Le Temps du paysage

L’oeuvre philosophique de Jacques Rancière, une des plus amples et des plus subtiles de notre temps, est d’abord celle de quelqu’un pour qui l’évidence de notre regard et des catégories qui l’informent ne l’est pas du tout. Qu’il s’agisse de s’intéresser à la voix des prolétaires, à la manière dont la politique est d’abord partage des parts ou ou à la manière dont l’art, dans la modernité, a contribué à dessiner un espace de perception qui se concentrait sur ce qui était exclu de notre vision ordinaire, ce à quoi il n’a cessé de dévouer ses efforts est toujours la réintégration du hors-cadre, du dehors, des laissés-pour-compte. Mais ce qui est à la fois une préoccupation politique et esthétique repose aussi, chez Rancière, sur des passions privées, à propos desquelles il s’est longtemps retenu de s’exprimer, à commencer par celle du jardinage.
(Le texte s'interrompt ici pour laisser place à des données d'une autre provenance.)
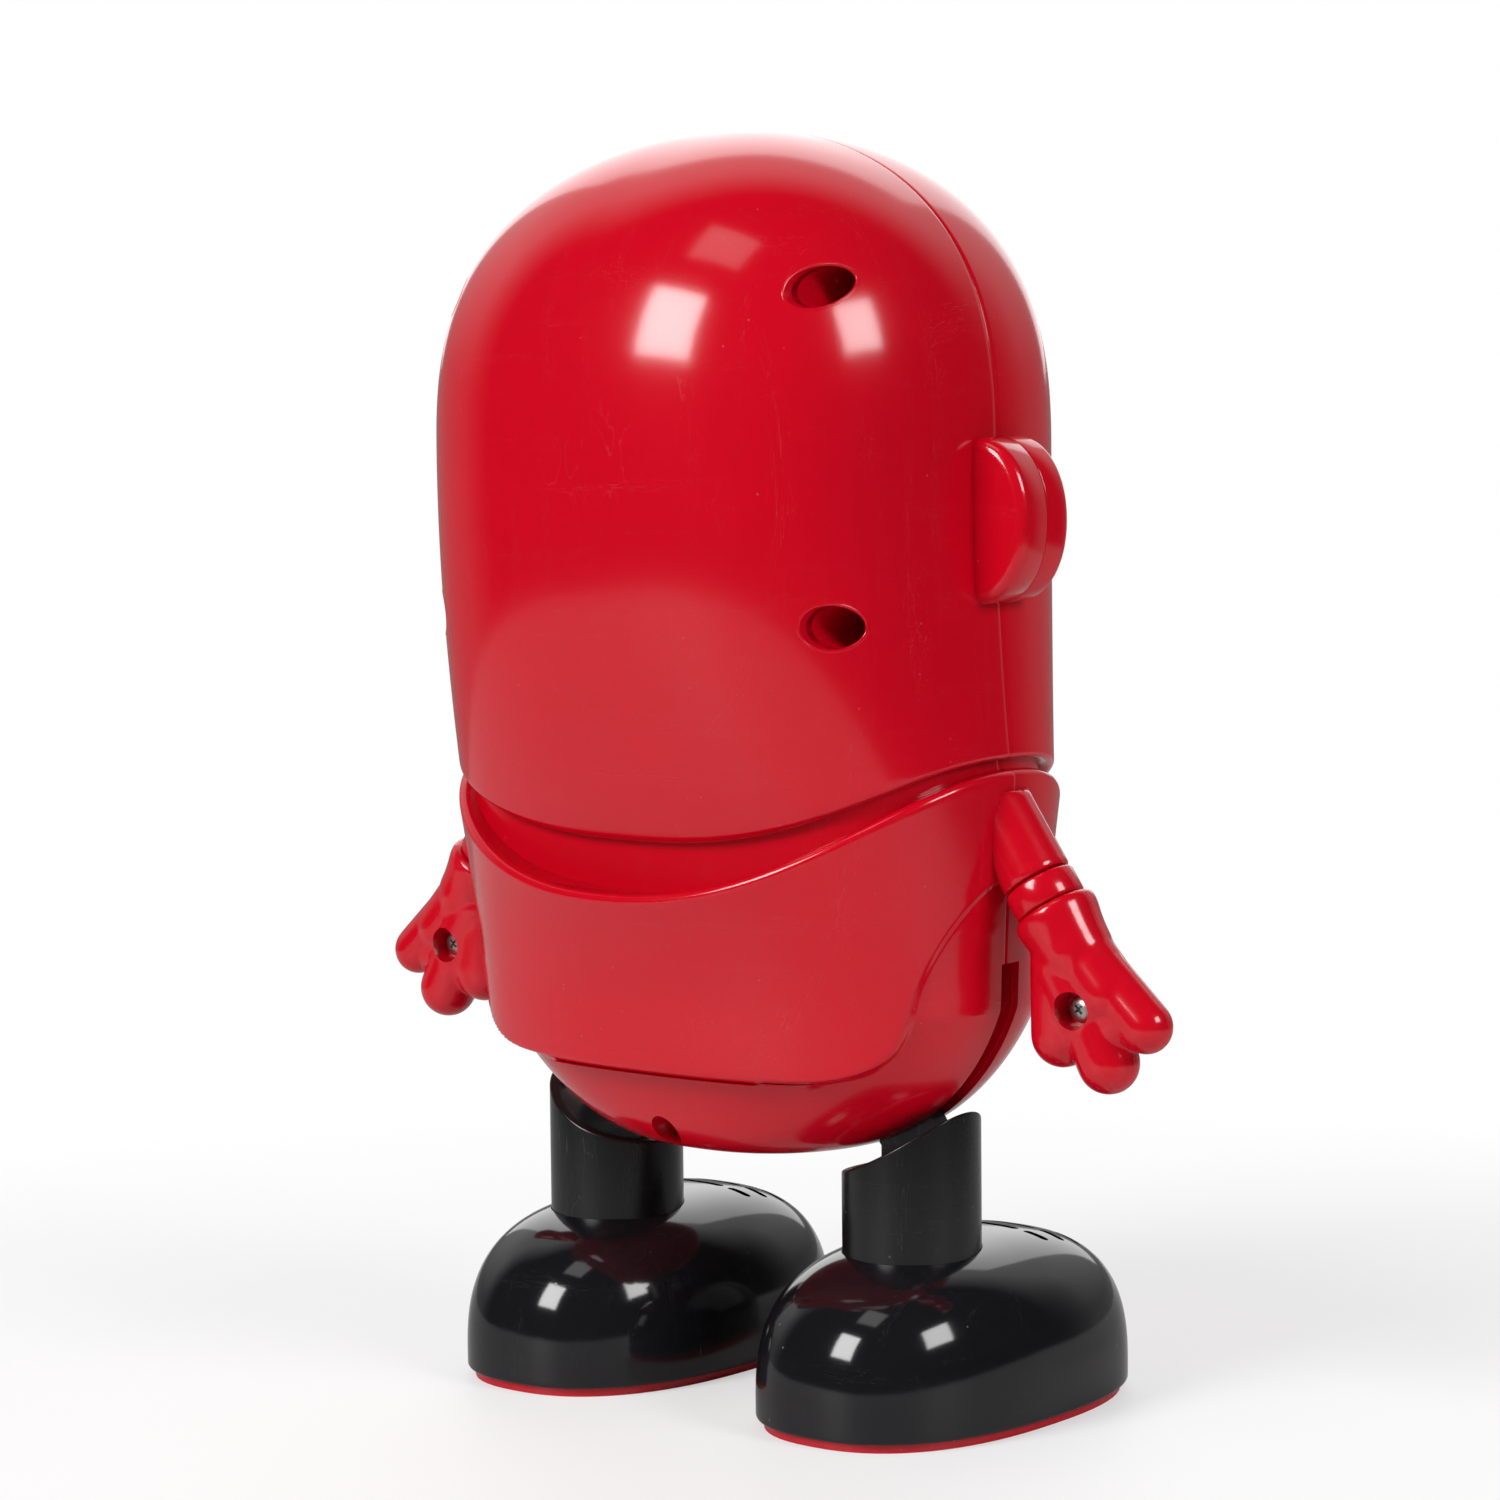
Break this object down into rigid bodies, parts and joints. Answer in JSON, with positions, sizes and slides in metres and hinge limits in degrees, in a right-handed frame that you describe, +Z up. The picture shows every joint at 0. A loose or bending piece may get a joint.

Avec Le Temps du paysage, toutefois, il a trouvé un moyen de l’affronter sans la révéler, à travers une analyse puissante et belle du rôle joué par les jardins dans la pensée de la fin du XVIIIe siècle, au moment où s’opèrent les grandes révolutions politiques et esthétiques qui mènent à nous. Bien loin de n’être qu’un passe-temps, l’art des jardins s’y manifeste comme le révélateur d’une manière de cultiver le monde, les peuples et les institutions dont les règles sont tout sauf décoratives. Car la question qui l’anime n’est autre que celle-ci: comment unifier le divers?

De Jacques Rancière, éditions La Fabrique, 128 pages.